FAŁSZYWI PRACOWNICY SPÓŁDZIELNI
W poniedziałek 6 lutego do jednego z mieszkań przy ulicy Odrodzenia przyszło dwóch mężczyzn podających się za pracowników spółdzielni mieszkaniowej. Jako cel wizyty podali chęć zmierzenia otworów okiennych. Wykorzystując nieuwagę lokatorki, ukradli jej 480 zł. Policja apeluje, by w takich przypadkach zachowywać szczególną ostrożność i sprawdzać, czy osoby, które pod różnymi pretekstami przychodzą do mieszkań, są tymi, za kogo się podają.
DZIWNE ODŚNIEŻANIE
W środę 8 lutego uwagę mieszkańców osiedla Leyka zwrócił nietypowy sposób odśnieżania stosowany przez operatora koparko-ładowarki. Przybyli na miejsce policjanci szybko rozwiązali zagadkę dziwnego zachowania mężczyzny. Okazało się, że miał we krwi 1,26 promila alkoholu, a do tego nie posiadał uprawnień do kierowania pojazdem.
GROŹNE SOPLE
W ostatnich dniach szczycieńscy strażacy mają pełne ręce roboty i to wcale nie z powodu wzrostu liczby pożarów, lecz na skutek niedogodności związanych z zimą. Oprócz usuwania śniegu z dachów budynków użyteczności publicznej, pozbywali się także zwisających sopli. W czwartek 9 lutego lodowe igły zniknęły z domu jednorodzinnego w Szymanach oraz z budynku przy ulicy Lipperta w Szczytnie. Następnego dnia usuwano je znad wejścia do Ponadlokalnego Centrum Rehabilitacyjnego przy ulicy Pasymskiej oraz Urzędu Miasta. W poniedziałek 6 lutego strażacy zdejmowali sople zwisające z dachu budynku banku przy ulicy Chrobrego.
PANIE PO GORZAŁCE...
W gronie kierowców jeżdżących pod wpływem alkoholu prym wiodą panowie, ale nie brak też pań, które starają się im dorównać. W piątek 10 lutego na trasie Rozogi - Spychowo w ręce stróżów prawa wpadły dwie rowerzystki w wieku 47 i 59 lat. Od obu pań czuć było silną woń alkoholu. Cyklistki nie zgodziły się na badanie alkomatem, pobrano im więc krew.
...I PANOWIE TEŻ
W poniedziałek 6 lutego 36-letni mieszkaniec Szczytna zasiadał za kierownicą opla omegi, mając we krwi 2,16 promila alkoholu. Tego samego dnia policjanci zatrzymali 30-letniego rowerzystę. Mężczyzna pobił alkoholowy rekord tygodnia. Stwierdzono u niego 3,64 promila. Kolejne dni również obfitowały w serię zatrzymań kierowców "po kielichu". W środę 8 lutego na trasie Dźwierzuty - Szczytno funkcjonariusze przyłapali na gorącym uczynku 35-letniego rowerzystę, który miał we krwi 2,34 promila alkoholu. Tuż po nim tę samą drogę pokonywał 36-letni cyklista. Badanie alkomatem wykazało u niego 2,08 promila.

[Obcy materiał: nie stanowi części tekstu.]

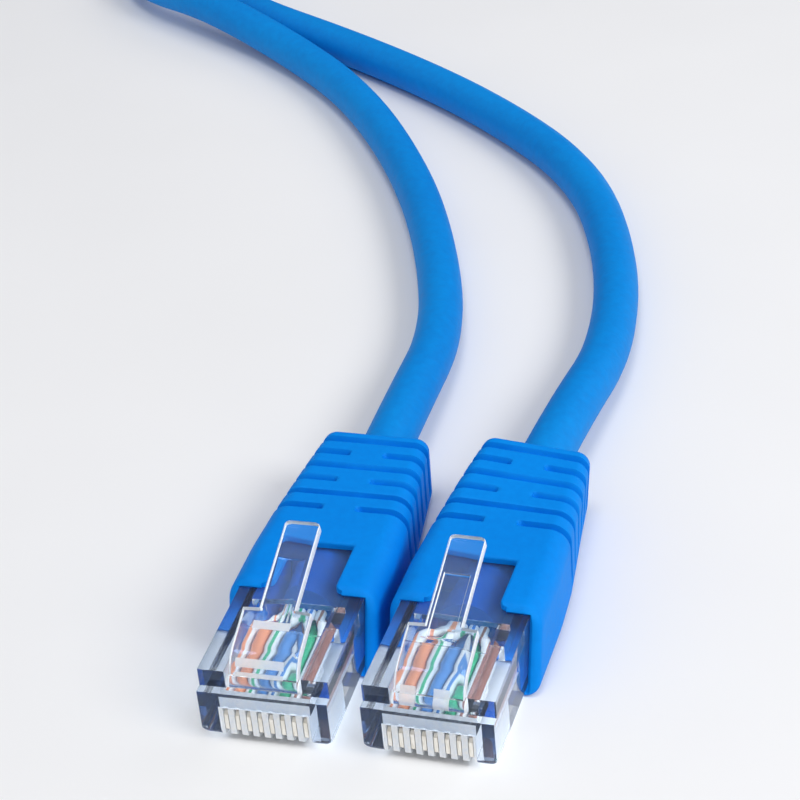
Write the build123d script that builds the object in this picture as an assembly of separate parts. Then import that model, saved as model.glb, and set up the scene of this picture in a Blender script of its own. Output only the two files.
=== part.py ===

W sobotę 11 lutego w Rudce 31-letni mieszkaniec tej wsi wsiadł na rower, mając 0,32 promila alkoholu we krwi. Dzień później policjanci zatrzymali w Dźwierzutach 24-latka kierującego oplem astrą. U mężczyzny stwierdzono 1,5 promila alkoholu. Również w niedzielę na trasie Lipowiec - Orzeszki funkcjonariusze udaremnili dalszą podróż 26-letniemu mieszkańcowi gminy Wielbark. Wybrał się on na przejażdżkę audi 80, mając we krwi 1,78 promila alkoholu.